OLIG2 is a key transcription factor that maintains the stemness of the glial stem cells, and drives proliferation and invasion and recurrent tumor growth. Inhibitors of this pathway are therefore of interest as potential treatments for this unmet need. Indeed, glioma stem cells (GSC’s) have a high ability to self-renew, thereby leading to recurrences of glioblastoma. Gene expression studies in GSC’s suggest that OLIG-2 is the most specific GSC marker.

OLIG-2 inhibition in the treatment of glioblastoma

CT-179 will be entering the clinic in the first half oh 2018.  It was granted Orphan Drug Designation in August 2017. Typically, Olig2 is not active in normal brain tissue. However, it is expressed in all diffuse gliomas and nearly 100% of the glioma CSCs, which makes it a highly attractive drug target. It has been shown to significantly prolong survival in relevant animal models in combination with temozolomide and radiation therapy. It is a highly potent inhibitor of Olig2 that selectively spares normal cells and significantly reduces cancer cell migration into normal brain tissue in animal models. The drug is orally bioavailable, readily crosses the blood-brain barrier, and achieves very high concentrations in the brain. CT-179 is being developed by Curtana Pharmaceuticals and represents a novel agent which selectively targets glioma CSCs in preclinical studies with great potential as an adjunctive therapy in the treatment of GBM and other gliomas.

CT-179 is a small molecule inhibitor that was initially designed to prevent homodimerization of Olig2. CT-179 is highly cytotoxic to OLIG2 expressing GBM cells with a high therapeutic index for non-OLIG2 expressing cell types. This inhibitor demonstrates functional inhibition of the OLIG2 pathway through specific reduction in nuclear Olig2 protein levels in treated cells. A cell pathway analysis indicates that CT-179 impacts GBM proliferation through cell cycle arrest and induction of apoptosis. Secondarily an immunosuppression mechanism-of-action may also be relevant. CT-179 penetrates the CNS to attain high brain concentrations at levels far in excess of its cytotoxicity to GBM cells. Efficacy studies reveal dose dependent reductions of tumor growth which is enhanced with radiotherapy. CT-179 demonstrates impressive extension of survival in orthotopic human PDX GBM. Safety studies indicate that there is a large therapeutic window. The compound has a long half-life, low metabolism and has excellent formulation properties and PK supporting once per day oral dosing. CT-179 show promise as both a cytotoxic agent and as potential radiosensitizer for use in the treatment of GBM.

The effect of CT-179 on orthotopic xenografts derived from 8 patients with pediatric glioblastoma was evaluated:

Oligodendrocyte Lineage Transcription Factor 2 (OLIG2) is pro-mitotic and highly expressed in gliomas.

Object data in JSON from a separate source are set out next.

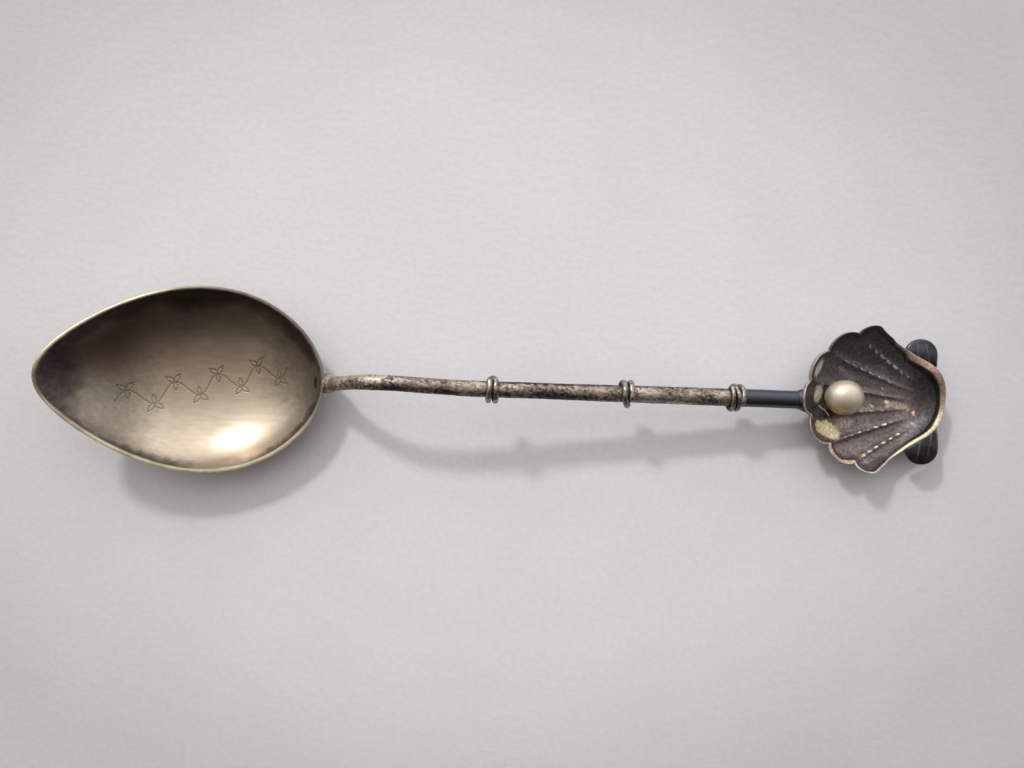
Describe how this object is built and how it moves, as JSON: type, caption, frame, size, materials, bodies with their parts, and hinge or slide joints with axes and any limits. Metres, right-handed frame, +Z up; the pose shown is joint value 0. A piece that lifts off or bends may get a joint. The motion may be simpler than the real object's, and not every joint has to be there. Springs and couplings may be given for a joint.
{
  "type": "souvenir spoon",
  "caption": "Small silver souvenir spoon: egg-shaped bowl with a raised tip, arched round stem bound with wire knuckles, and a fluted scallop shell finial that holds a pearl.",
  "frame": {"origin": "on the small wear flat under the bowl, where the spoon rests on a table", "axes": "+X runs along the spoon from the bowl to the shell, +Z is up out of the bowl, +Y completes a right-handed frame"},
  "size_m": [0.1152, 0.024, 0.0114],
  "materials": {
    "bowl_silver": "tarnished silver, worn bright on the rim",
    "stem_silver": "mottled worn silver over dark patina",
    "wire_silver": "worn silver wire, dark between the turns",
    "shell_silver": "dark brown patina with worn gold-tinted edges",
    "ear_silver": "blue-black patina",
    "peg_silver": "plain wire, hidden in the pearl",
    "solder": "dull grey silver solder",
    "pearl": "satin nacre, cream",
    "cement": "old pearl cement"
  },
  "bodies": {
    "root": {"bowl": "bowl_silver", "stem": "stem_silver", "bowl_solder": "solder", "shell": "shell_silver", "shell_solder": "solder", "left_ear": "ear_silver", "right_ear": "ear_silver", "pearl": "pearl", "pearl_peg": "peg_silver", "pearl_cement": "cement", "knuckle_wire_1": "wire_silver", "knuckle_wire_2": "wire_silver", "knuckle_wire_3": "wire_silver"}
  },
  "joints": []
}
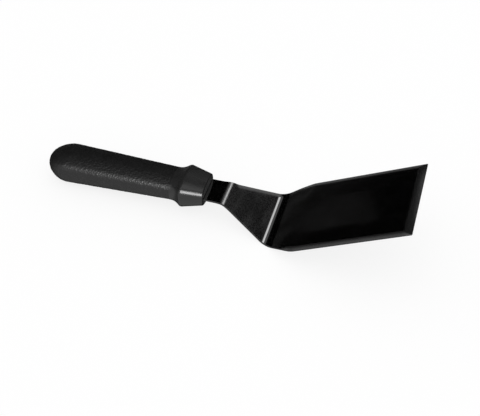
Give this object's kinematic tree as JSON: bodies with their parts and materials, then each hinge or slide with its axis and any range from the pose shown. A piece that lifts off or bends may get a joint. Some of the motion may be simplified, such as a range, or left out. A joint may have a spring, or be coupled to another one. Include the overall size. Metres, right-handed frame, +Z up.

We evaluated in vitro and in vivo efficacy of CT-179, an OLIG2 chemical inhibitor, alone and combined with radiation in pediatric glioblastoma (pGBM). METHODS: Cells from 8-patient tumor-derived orthotopic xenograft pGBM models with elevated OLIG2 expression were treated with CT-179 (0-10 µM) in both serum-based and serum-free media (favoring enrichment of tumor stem cells). Cell viability was measured 5 times over 2 weeks. Tumor cells were then exposed to varying doses of CT-179 (0-1 µM) and radiation (0-8 Gy). Inhibition of cell growth and colony-forming efficiency were determined with high-throughput imaging. Finally, 105 pGBM cells were orthotopically-implanted into mice. After 2 weeks, 4 weeks of treatment was initiated with vehicle, focal radiation (2 Gy/day, 5 days), CT-179 (15 mg/kg, gavage), or radiation plus CT-179. Drug concentration was examined in blood, normal brain, and tumor. RESULTS: CT-179 inhibited cell viability in both time- and dose-dependent manners in all 8 pGBM tumors in both media (IC50 0.03-10 µM). Radiation potentiated the effects of CT-179 at low to moderate drug doses (0.03-1 µM). In vivo treatment in one pGBM xenograft model has been completed. No animals died during treatment from drug-related toxicity. Survival analysis is ongoing. CONCLUSION: The OLIG2 inhibitor CT-179 demonstrated in vitro efficacy against numerous pGBM samples. CT-179 is well tolerated in vivo. Significant extension of animal survival is anticipated. Our data suggest that OLIG2 inhibition may be an effective strategy for future pGBM clinical trials.